This week, amateur cartographers map whiteness and a festive cemetery springs up in Arlington Heights.

Wonder women
You have to look up at the female warriors in Mai-Thu Perret’s show Féminaire at David Kordansky Gallery. Standing on a chest-high white plinth, they’re a motley bunch. One, made of papier-mâché and fabric and wearing camouflage, sits beside her dog. Another has dark, glazed ceramic limbs and stands with legs apart. Some hold colored plastic guns. Perret, based in Geneva, calls these sculpted warriors Les guérillères after the 1969 novel by French feminist Monique Wittig. In the novel, a war between the sexes rages, and the females, helped by some sympathetic men, fight and live almost euphorically: They tell secrets that “provoke full-throated laughter,” “leap onto paths” and sing to goddesses. Perret’s warriors, in contrast, appear more on guard, perhaps not as certain they will win whatever battle approaches. 5130 W. Edgewood Place,Mid-Wilshire; through July 1. (310) 558-3030,

Third world comeback
Ever since Ana Mendieta’s 1985 death and ever since her husband, sculptor Carl Andre, was acquitted of her murder, friends and supporters have protested Andre’s museum exhibitions. Many still believe Andre played a role in Mendieta’s 34-story fall from a New York apartment and also want to ensure Mendieta’s own art isn’t marginalized. Since the Andre retrospective opened at MOCA’s Geffen Contemporary in April, artists around the city have made an effort to pay tribute to Mendieta.

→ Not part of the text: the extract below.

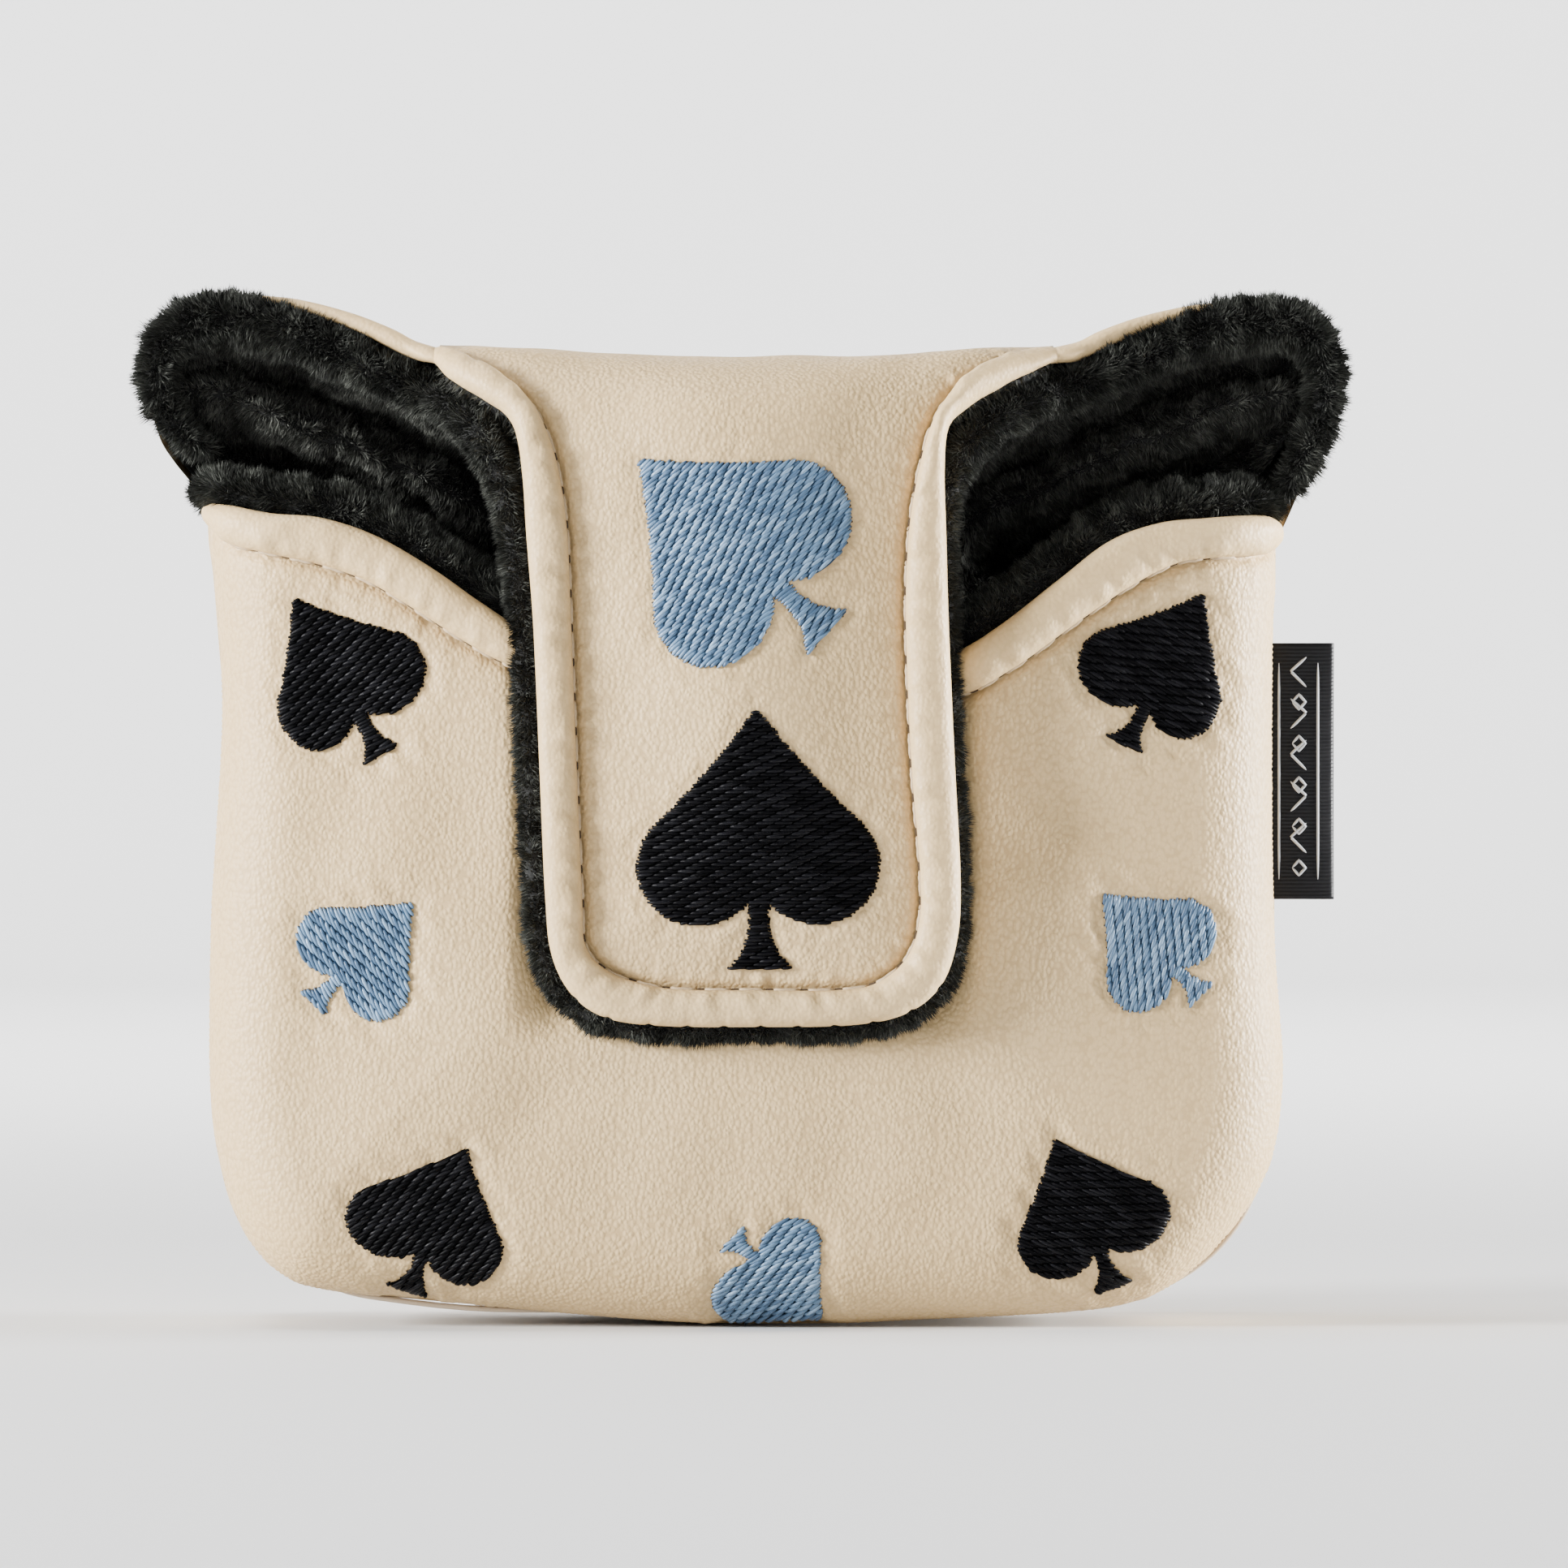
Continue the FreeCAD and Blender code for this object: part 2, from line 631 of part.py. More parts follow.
def build_seam_thread(label, seam_y):
    """The lockstitch thread of a seam, running in the seam allowance behind the leather."""
    depth = mm("leather") + SEAM_ROOM + mm("thread_r")
    corners = inset_corners(pouch_corners(), depth)
    corners = corners[4:] + corners[:4]
    corners[0] = (corners[0][0], mm("rim_z") - 10, 0)
    corners[-1] = (corners[-1][0], mm("rim_z") - 10, 0)
    path = upright_wire(corners, closed=False, depth_y=seam_y)
    section = Part.Wire(Part.makeCircle(mm("thread_r"), path.Vertexes[0].Point, V(0, 0, 1)))
    thread = document.addObject("Part::Feature", label + "_run")
    thread.Shape = path.makePipeShell([section], True, False)
    keep(thread, label)


def build_label():
    """A strip of woven cloth folded in half, its cut ends sewn into the right front seam."""
    body = document.addObject("PartDesign::Body", "label_body")
    sketch = body.newObject("Sketcher::SketchObject", "label_fold")
    plane = next(item for item in body.Origin.OriginFeatures if item.Role == "XY_Plane")
    sketch.AttachmentSupport = [(plane, "")]
    sketch.MapMode = "FlatFace"
    cloth = mm("label_cloth")
    inner = mm("label_fold_r")
    outer = inner + cloth
    reach = mm("label_tuck") + mm("label_long") - outer
    for radius in (inner, outer):
        sketch.addGeometry(Part.LineSegment(V(0, -radius, 0), V(reach, -radius, 0)), False)
        low, tip, high = V(reach, -radius, 0), V(reach + radius, 0, 0), V(reach, radius, 0)
        sketch.addGeometry(Part.Arc(low, tip, high), False)
        sketch.addGeometry(Part.LineSegment(V(reach, radius, 0), V(0, radius, 0)), False)
    for side in (-1, 1):
        sketch.addGeometry(Part.LineSegment(V(0, side * inner, 0), V(0, side * outer, 0)), False)
    strip = body.newObject("PartDesign::Pad", "label_strip")
    strip.Profile = sketch
    strip.setExpression("Length", "Sizes.label_high")
    body.Tip = strip
    body.setExpression("Placement.Base.x", "Sizes.pouch_width / 2 - Sizes.label_tuck")
    body.setExpression("Placement.Base.y", FRONT_SEAM)
    body.setExpression("Placement.Base.z", "Sizes.label_low_z")
    keep(body, "side_label")


# ---- embroidery ----------------------------------------------------------------------------------

# One half of a spade of height 1, its foot at the origin: each entry is an arc's middle and end.
SPADE_TIP = (0.0, 1.0)
SPADE_ARCS = [((0.21, 0.745), (0.408, 0.545)), ((0.452, 0.33), (0.275, 0.176)),
              ((0.115, 0.2), (0.040, 0.262))]
SPADE_STEM = [((0.052, 0.09), (0.118, 0.0))]

# name: tip x, tip z, foot x, foot z
FRONT_SPADES = {
    "spade_upper_left": (-54.2, 87.5, -43.8, 68.8),
    "spade_upper_right": (54.7, 88.0, 45.4, 69.9),
    "spade_middle_left": (-39.9, 51.1, -51.8, 39.1),
    "spade_middle_right": (42.6, 52.0, 54.4, 40.2),
    "spade_lower_left": (-33.6, 21.8, -40.6, 4.2),
    "spade_lower_right": (37.0, 23.0, 44.1, 4.8),
    "spade_bottom": (8.9, 0.9, -1.7, 11.1),
}
FLAP_SPADES = {
    "spade_flap_upper": (-12.7, 103.8, 9.7, 83.4),
    "spade_flap_lower": (1.2, 74.2, 1.6, 43.4),
}


def spade_edges(tip_x, tip_z, foot_x, foot_z):
    """The closed spade outline between its tip and its foot."""
    foot = V(foot_x, foot_z, 0)
    up = V(tip_x, tip_z, 0) - foot
    across = V(up.y, -up.x, 0)

    def place(point, side):
        return foot + across * (point[0] * side) + up * point[1]

    edges = []
    for side in (1, -1):
        here = SPADE_TIP
        for middle, end in SPADE_ARCS + SPADE_STEM:
            edges.append(Part.Arc(place(here, side), place(middle, side), place(end, side)))
            here = end
    edges.append(Part.LineSegment(place(here, 1), place(here, -1)))
    return edges


def spade_prism(name, ends):
    solid = document.addObject("Part::Extrusion", name + "_column")
    solid.Base = drawn(name, spade_edges(*ends))
    solid.Base.Placement.Base = V(0, -DEEP, 0)
    solid.DirMode = "Custom"
    solid.Dir = V(0, 1, 0)
    solid.Solid = True
    solid.LengthFwd = DEEP
    return solid


def build_embroidery():
    """Every spade is a patch of thread lying on the leather, shaped to it."""
    pile = mm("thread_pile")
    raised = prism("thread_block", inset_corners(pouch_corners(), -pile), f"{FRONT} - Sizes.thread_pile",
                   "Sizes.pouch_depth + 2 * Sizes.thread_pile")
    coat = minus("thread_coat", rounded("thread_form", raised, mm("edge_round") + pile), outer_form)
    for name, ends in FRONT_SPADES.items():
        keep(within(name + "_patch", coat, spade_prism(name, ends)), name)
    flap_coat = block("flap_thread_coat",
                      (f"-{DEEP}", f"{FLAP_FRONT} - Sizes.thread_pile", "Sizes.flap_tip_z"),
                      (f"{DEEP}", FLAP_FRONT, "Sizes.roof_z"))
    for name, ends in FLAP_SPADES.items():
        keep(within(name + "_patch", flap_coat, spade_prism(name, ends)), name)


# ---- build, check and write ----------------------------------------------------------------------

build_front()
build_gusset()
build_back()
for ear_side, ear_name in ((-1, "left_ear"), (1, "right_ear")):
    build_ear_lining(ear_side, ear_name)
    build_ear_rim(ear_side, ear_name)
build_flap()
build_topstitching()
build_seam_thread("front_seam_thread", mm("front_y") + mm("edge_round"))
build_seam_thread("back_seam_thread", back_y() - mm("edge_round"))
build_label()
keep(magnets("body_magnet_pair", BODY_MAGNET_Y, "Sizes.magnet_r", "Sizes.magnet_thick"), "body_magnets")
keep(magnets("flap_magnet_pair", FLAP_MAGNET_Y, "Sizes.magnet_r", "Sizes.magnet_thick"), "flap_magnets")
build_embroidery()
document.recompute()

for item in document.Objects:
    if "Invalid" in item.State or "Error" in item.State:
        raise RuntimeError(f"{item.Name} could not be built: {item.State}")
for item in parts:
    if item.Shape.isNull() or not item.Shape.isValid() or not item.Shape.Solids:
        raise RuntimeError(f"{item.Label} has no valid shape")

os.makedirs("parts", exist_ok=True)
for item in parts:
    item.Shape.exportStep(f"parts/{item.Label}.step")
    print(f"{item.Label:20s} {len(item.Shape.Solids):3d} solids {item.Shape.Volume:10.1f} mm3")
turning = hinge_line()
print(f"hinge line at y {turning.x:.3f} z {turning.y:.3f}")
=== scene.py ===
"""The looks of a putter head cover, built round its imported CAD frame.

A padded leather pouch with a plush lining stands on its base. Its roof and front flap are one leather
piece that folds at the top of the back. Lengths in this script are millimetres until a mesh is made.
X runs to the right, Y to the back and Z up, seen from the front.
"""
import math

import bpy
import numpy as np
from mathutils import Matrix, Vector
from mathutils.geometry import delaunay_2d_cdt


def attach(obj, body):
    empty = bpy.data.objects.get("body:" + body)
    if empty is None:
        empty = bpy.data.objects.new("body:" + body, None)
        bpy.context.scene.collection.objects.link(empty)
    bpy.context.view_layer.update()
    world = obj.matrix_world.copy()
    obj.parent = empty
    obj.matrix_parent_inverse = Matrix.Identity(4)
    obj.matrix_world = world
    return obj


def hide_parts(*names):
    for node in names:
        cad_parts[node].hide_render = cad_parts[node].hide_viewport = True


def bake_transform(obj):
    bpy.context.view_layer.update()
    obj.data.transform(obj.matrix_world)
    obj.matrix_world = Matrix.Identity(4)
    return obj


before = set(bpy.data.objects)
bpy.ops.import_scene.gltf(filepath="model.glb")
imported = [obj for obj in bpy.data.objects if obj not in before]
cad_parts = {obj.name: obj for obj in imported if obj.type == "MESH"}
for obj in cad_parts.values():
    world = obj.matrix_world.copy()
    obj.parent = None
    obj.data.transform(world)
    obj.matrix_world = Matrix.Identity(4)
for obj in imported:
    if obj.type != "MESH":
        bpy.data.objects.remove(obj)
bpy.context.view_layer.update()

MM = 0.001
PI = math.pi

# ---- sizes ---------------------------------------------------------------------------------------

LEATHER = 1.2
FRONT_SEAM_Y = -6.9
FRONT_Y = -16.9
FRONT_ROUND = 10.0
BACK_Y = 25.1
BACK_ROUND = 12.0
BACK_SEAM_Y = BACK_Y - BACK_ROUND
ROOF_Z = 116.6
FOLD_ROUND = 12.0
FLAP_Y = -24.7
FLAP_TIP_Z = 36.6
ROOF_HALF = 37.0
BODY_TOP_Z = 100.0
STITCH_PITCH = 4.1
STITCH_LONG = 3.3

# Edge of the pouch seen from the front, from the left ear down, along the base and up to the right.
POUCH_EDGE = [
    (-65.4, 102.0), (-65.1, 95.0), (-64.5, 91.0), (-63.8, 83.5), (-63.4, 75.5), (-63.6, 68.0), (-64.1, 60.0),
    (-64.7, 50.0), (-64.9, 40.0), (-64.9, 31.0), (-64.5, 25.0), (-63.7, 20.0), (-62.0, 14.0), (-59.0, 8.8),
    (-54.8, 5.4), (-49.5, 4.1), (-42.7, 3.4), (-33.0, 2.5), (-23.3, 1.6), (-13.6, 0.8), (-5.0, 0.3),
    (5.0, 0.2), (12.0, 0.3), (20.4, 0.7), (30.1, 1.1), (39.8, 1.7), (45.5, 2.5), (50.5, 4.4), (55.5, 8.2),
    (60.1, 13.6), (62.6, 18.0), (63.9, 22.0), (64.6, 27.0), (64.8, 32.0), (64.4, 38.0), (63.9, 45.0),
    (63.6, 55.0), (63.5, 67.0), (63.6, 83.5), (63.9, 89.0), (64.1, 95.0), (64.6, 102.0),
]

# Rolled edge of the front opening, left to right: crease x, z and outer edge x, z.
FRONT_ROLL = [
    (-65.0, 97.9, -65.1, 99.4), (-63.6, 95.7, -64.2, 99.2), (-61.5, 94.0, -62.0, 98.8), (-56.4, 92.8, -57.0, 97.8),
    (-51.0, 91.6, -50.7, 97.2), (-45.3, 89.6, -44.2, 95.0), (-39.4, 86.1, -37.6, 91.2),
    (-33.5, 82.3, -31.6, 87.0), (-28.4, 79.6, -26.4, 83.9), (-20.0, 76.6, -18.6, 81.2),
    (-10.0, 75.3, -9.4, 79.9), (0.0, 75.0, 0.0, 79.6), (10.0, 75.2, 9.4, 79.7), (19.0, 75.6, 17.6, 80.2),
    (26.1, 76.2, 23.9, 80.8), (32.5, 79.6, 29.9, 84.1), (40.0, 85.0, 37.3, 89.8), (46.1, 89.1, 43.4, 94.4),
    (51.3, 91.7, 49.4, 96.6), (55.3, 92.4, 55.0, 97.2), (60.5, 92.7, 60.5, 97.6), (63.0, 93.2, 63.0, 97.6), (64.2, 94.6, 64.2, 97.3),
]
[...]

In 1980, the Cuban-born artist curated an exhibition called “Dialectics of Isolation: An Exhibition of Third World Women Artists of the United States,” which explored how women of color could engage with a whiter, wealthier feminist mainstream. This weekend, four artists — dancers Rebeca Hernandez and Crystal Sepúlveda and performance artists Angie Jennings and Artemisa Clark — will do their own, one-night “Dialectics of Isolation” show, paying homage to Mendieta through performances that explore belonging and not belonging. 410 Cottage Home St., Chinatown; Fri., June 23, 7 p.m.; free.

Games in the graveyard
The Paris tombstone shared by philosophers Jean-Paul Sartre and Simone de Beauvoir has lipstick kiss marks all over it, left by adoring fans. It looks quite whimsical in contrast with the seriousness of the minimal, off-white stone. In Lorien Stern’s show at Ochi Projects, a series of ceramic tombstones offers comparable levity. One stone has a leaping pony on it. Another is painted to resemble a watermelon, little black seeds floating across its front and back. Oversized flowers, a duck and a laughing black-and-white alligator share space with the tombstones — it’s like a cemetery merged with a mini-golf course. 3301 W. Washington Blvd., Arlington Heights; through July 2.

Crab-colored silicone
Rosha Yaghmai titled her current show at Kayne Griffin Corcoran "The Courtyard," inviting viewers to stay a while. The lit benches in the middle of the room make it possible for one to sit and stare indefinitely at the weird, human-sized silicone curtains Yaghmai has hung from steel hooks. A mostly blue sheet of silicone called Imitation Crab features a pinkish-orange rectangle at its center, which projects pinkish-orange light onto the wall behind it. The material it’s crafted from — the same stuff used to make, for instance, breast implants — has such a bodily, fleshy quality that it’s hard to resist the urge to touch. The show also includes a series of stand-alone totems, all called Pipe because each consists of resin-encrusted found objects attached to rusty pipes. A clear sheet of resin with multicolored corrective lenses embedded in it casually hangs over one pipe’s bent top. 1201 S. La Brea Ave., Mid-Wilshire; through July 8. (310) 586-6886,

Cartography for consciousness-raising
European-made maps have for centuries positioned the north upward, an unnecessary convention (north doesn’t have to be up) that ensures Europe always remained literally on top. Racial and cultural bias have influenced map-making in countless other ways (depicting the continent of Africa, for instance, as smaller than it really is). So why not make maps of bias and its effects? At the Women’s Center for Creative Work, the group called the School of Otherness will offer a workshop on “mapping whiteness.” They’ll briefly contextualize whiteness historically and present certain map-making strategies, and then participants will work on their own cartographic experiments. Supplies are provided and no cartography experience is required. 2425 Glover Place, Elysian Valley; Sat., June 24, 2-5 p.m.; free.